The moral hazard and the unfairness of student loan forgiveness pale in comparison to the practical reason not to forgive the debt: several experts point to the likelihood that inflation would get a boost with student loan forgiveness.

Maya MacGuineas, president of the Committee for a Responsible Federal Budget (CRFB), says that “debt cancellation may be an extremely appealing political talking point, but it is not good policy.”

Fox Business News:

“It is costly, inflationary, poorly targeted, and fails to address the root problems in our higher education financing system,” MacGuineas said in a statement Thursday. “Full debt cancellation would be a massive hand-out to rich doctors and lawyers, would worsen our inflation crisis, and would cost almost as much as the entire 2017 tax cuts.”

“Even partial debt cancellation would be costly, regressive, and inflationary,” she continued. “Forgiving $10,000 per person of debt would cost as much as universal pre-K or a full extension of the expanded ACA subsidies.”

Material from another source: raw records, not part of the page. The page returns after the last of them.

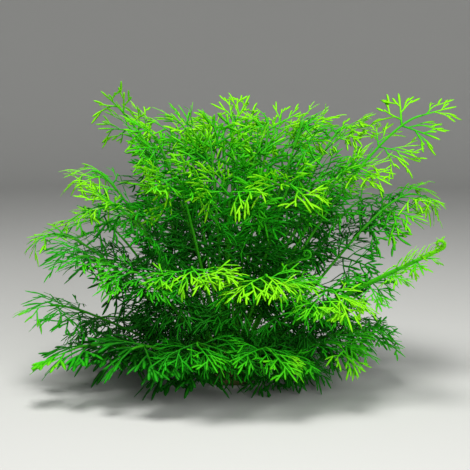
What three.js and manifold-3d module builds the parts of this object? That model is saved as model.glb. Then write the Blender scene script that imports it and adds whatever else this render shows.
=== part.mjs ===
// A water sprite, the aquarium fern, as one plant: finely divided fronds that rise from a short crown.
// Millimetres, +Z up, seen from the front along +Y. The origin is the centre of the crown's flat cut base.
// Each frond is one leaf: a stalk that bends along a curve, and leaflets that stand on it in pairs.

import * as THREE from "three";
import { mergeVertices } from "three/addons/utils/BufferGeometryUtils.js";
import Module from "manifold-3d";

const wasm = await Module();
wasm.setup();

// The crown
const crownRadius = 23;
const crownRise = 17; // from the widest ring to the top
const crownWaist = 7; // height of the widest ring
const crownFoot = 20; // radius of the flat cut base
const crownSides = 16;
const crownRows = 4;
const crownGap = 0.4; // between the crown and each stalk

// The stalks
const usualLength = 200;
const stalkThin = 0.75; // radius at the far end, where the habit gives no other
const stalkTaper = 0.8; // a power: under 1, most of the thickness goes near the crown
const startShare = 0.32; // how far the stalk runs straight out of the crown, as a share of the way to the tip
const bowShare = 0.62; // where the bow point stands, as a share of the way to the tip
const sway = 14; // the most that a stalk bends to one side on its way

// The end of a frond that is still rolled up
const rollRadius = 3.4;
const rollTurns = 1.15;
const rollShrink = 0.62; // the share of the radius lost by the end of the roll
const rollSteps = 12;
const rollThin = 0.5; // radius of the stalk at the end of the roll

// The leaflets
const leafletSwell = 1; // how far its middle stands above its rim
const clearance = 0.4; // kept above and below each leaflet
const footHalf = 1.2; // half the width of a leaflet's foot, measured along the stalk
const touching = 0.00005; // solids that share no more volume than this only touch
const floorGap = 0.4;
const outwardLean = 0.5; // how far a level leaflet faces away from the plant's middle
const widest = { along: 0.44, across: 0.36 }; // shares of the length, and of the length times the width
const middle = 0.5; // where it is thickest
const sag = 0.16; // how far its tip bends down, as a share of its length
const shortening = 0.34; // the share of the length lost from the first pair to the last, as usual
const shorteningPower = 1.3;
const endLength = 0.62; // of the leaflet at the tip, as a share of the first pair's
const endLevel = 0.3; // how far the leaflet at the tip lies flat, as a share of the others'
const loose = { length: 0.1, swing: 8, lift: 9, roll: 17 }; // how far leaflets differ, the turns in degrees

// How a frond of each habit is divided. thick is the stalk's radius at the crown for a stalk of usual length,
// thin its radius at the far end, bare the share of the stalk with no leaflets and steps its rings there.
// reach is the longest leaflet, shortening the share of it that the last pair lacks, level how far the
// leaflets lie flat, and spread their angle from the stalk at the first pair and the last. A rolled frond has
// no leaflet at its tip.
const habits = {
  fine: { thick: 1.4, bare: 0.2, steps: 2, pairs: 5, reach: 52, level: 0.62, spread: [68, 50], width: 0.95 },
  stout: {
    thick: 2.9,
    thin: 1.3,
    bare: 0.34,
    steps: 3,
    pairs: 6,
    reach: 54,
    shortening: 0.8,
    level: 0.45,
    spread: [72, 42],
    width: 0.95,
    rolled: true,
  },
  tall: { thick: 1.4, bare: 0.36, steps: 3, pairs: 5, reach: 50, level: 0.25, spread: [66, 50], width: 0.95 },
  lank: { thick: 1.35, bare: 0.22, steps: 2, pairs: 6, reach: 46, level: 0.3, spread: [60, 44], width: 0.8 },
  strap: { thick: 1.6, bare: 0.24, steps: 2, pairs: 4, reach: 54, level: 0.5, spread: [54, 42], width: 0.75 },
  young: { thick: 1.6, bare: 1, steps: 7, pairs: 0, reach: 0, rolled: true },
};

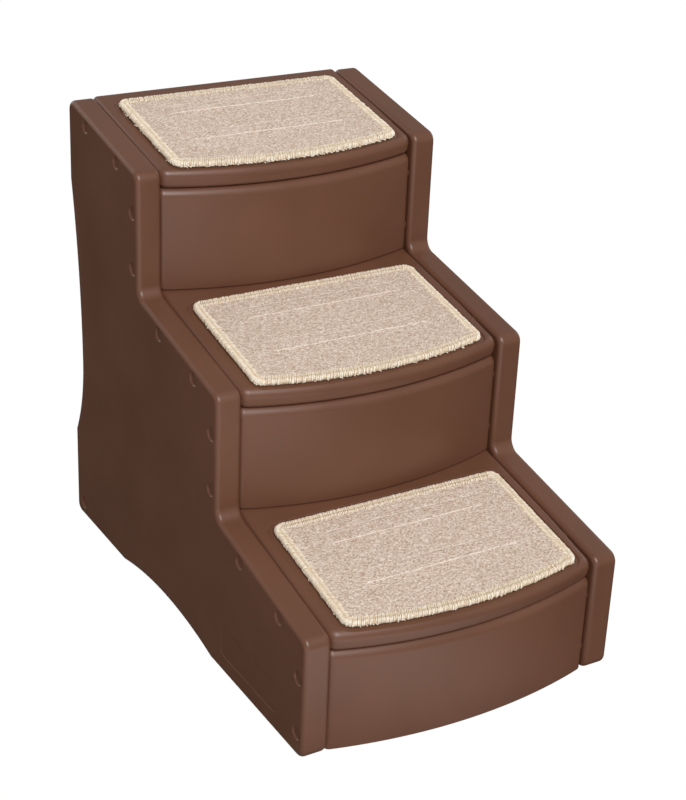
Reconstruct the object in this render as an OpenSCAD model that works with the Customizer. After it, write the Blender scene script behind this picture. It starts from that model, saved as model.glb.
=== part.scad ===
// Three-step pet stairs: two moulded side panels, treads, risers and a rear brace
// that plug together, with a carpet mat held in each tread by hook and loop tape.
// Millimetres, +Z up, +X to the right, the climb goes from -Y to +Y.
// The origin is on the floor, in the middle of the footprint.

/* [Stairs] */
// Width across both side panels
overall_w = 412; // [380:1:440]
// Run of each step along the floor
step_run = 208; // [200:1:220]
// Rise from one nose to the next
step_rise = 194.5; // [188:0.5:204]
// Height of the lowest nose above the foot of the side panels
first_rise = 149; // [146:1:158]
// Forward slope of the treads, in degrees
tread_tilt = 12.1; // [10:0.1:13]
// Radius of the bowed fronts, seen from above
bow_r = 660; // [600:10:900]
// How far the bowed fronts stand in front of the side panels
bow_proud = 17.5; // [14:0.5:20]

/* [Side panels] */
// Thickness of a side panel
panel_t = 32; // [30:0.5:36]
// Rounding of a panel's long edges
panel_edge_r = 6; // [4:0.5:7]
// Rounding of the outer corners of the outline
corner_r = 13; // [10:0.5:16]
// Rounding of the inner corners of the outline
inner_corner_r = 15; // [10:0.5:20]
// What a panel adds behind the three runs, at the foot
panel_tail = 1; // [0:0.5:6]
// How far the rear edge leans forward at the top
rear_lean = 5; // [0:0.5:10]
// Depth of the long hollow in the rear edge
rear_hollow_depth = 26; // [15:1:30]
// Height of the arch under the foot
foot_arch_h = 15; // [10:0.5:20]
// Length of the arch under the foot
foot_arch_len = 250; // [220:1:280]

/* [Treads] */
// Thickness of a tread
tread_t = 23.5; // [21:0.5:26]
// Rounding of the top of the nose
nose_top_r = 11; // [8:0.5:12]
// Rounding of the other edges of a tread
tread_edge_r = 6; // [4:0.5:7]
// How far the top of a tread lies below the edge of the side panels
tread_drop = 1.5; // [0.5:0.5:4]
// Depth of the seat moulded for the mat
seat_depth = 2; // [1:0.5:3]
// Width of the rim of the seat around the mat
seat_clear = 6; // [3:0.5:8]

/* [Risers] */
// Thickness of a riser
riser_t = 16; // [14:0.5:18]
// Rounding of the upper front edge of a riser
riser_top_r = 10; // [6:0.5:12]
// Rounding of the other edges of a riser
riser_edge_r = 3; // [2:0.5:4]
// Width of the solid end that carries the pegs
riser_end_w = 26; // [22:1:34]

/* [Rear brace] */
// Front-to-back depth of the brace
brace_d = 26; // [22:1:30]
// Height of the brace
brace_h = 28; // [24:1:30]
// Rounding of the edges of the brace
brace_edge_r = 6; // [4:0.5:8]
// Height of the middle of the brace above the foot
brace_z = 20; // [19:0.5:26]
// Distance of the middle of the brace from the rear of the foot
brace_inset = 24; // [22:0.5:32]

/* [Pegs] */
// Radius of the pegs of the treads
tread_peg_r = 8; // [6:0.25:9]
// Radius of the pegs of the risers
riser_peg_r = 6; // [5:0.25:6.5]
// Length of a peg beyond the end that carries it
peg_len = 18; // [14:0.5:20]
// Depth of the snap groove and height of the snap bead
bead_h = 0.8; // [0.5:0.1:1.2]
// Width of the snap bead
bead_w = 4; // [3:0.5:5]
// Clearance around a peg and beyond its tip
peg_clear = 0.3; // [0.2:0.05:0.5]
// Radius of the shallow dimple outside each socket
dimple_r = 9.5; // [8:0.5:11]
// Depth of the dimple
dimple_depth = 2; // [1:0.25:3]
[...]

“Either the President is serious about reducing deficits and getting inflation under control, or he is not. The White House can’t have it both ways,” MacGuineas added. “We need to be focusing on a serious and effective agenda that prioritizes sound policies, not poorly targeted political giveaways.”

Student loan debt is an easy target for far-left radicals like Senator Elizabeth Warren. But she’s playing a shell game with the economy in proposing it.

Do any Democrats ask what the inflationary impact would be of canceling hundreds of millions of dollars in student loans?

Noah Weinrich, a spokesperson for Heritage Action, the campaign-side sister organization to conservative think tank the Heritage Foundation, told Fox News Digital that canceling student debt “would raise inflation by up to 20%.”

“Make no mistake: this is a handout to wealthy, educated voters that will come at the expense of higher prices for food, gas, and energy for working American families who won’t see a dime of relief — not to mention higher taxes,” he continued. “This is an absurd election-year gimmick that punishes most Americans.”

Manhattan Institute senior fellow Brian Riedl was less emphatic about the inflationary impact of canceling the debt. He thinks its impact on inflation would be negligible. But that doesn’t make it good policy.

“The problems with student loan forgiveness are that the policy would transfer these liabilities over to the taxpayers (raising deficits and ultimately taxes), disproportionately benefit upper-income attorneys and doctors, and also send a signal to current and future college students that they should borrow even more on the expectation of future loan forgiveness programs,” he added.

That’s it, exactly. Unless there is massive, radical reform of student loan programs — not just the major programs like Pell Grants and Sallie Mae — we’re going to be right back where we started 20 years from now.

And radical lefties — maybe Senator Warren’s kid — will once again be blaming the crisis on greedy bankers and the rich.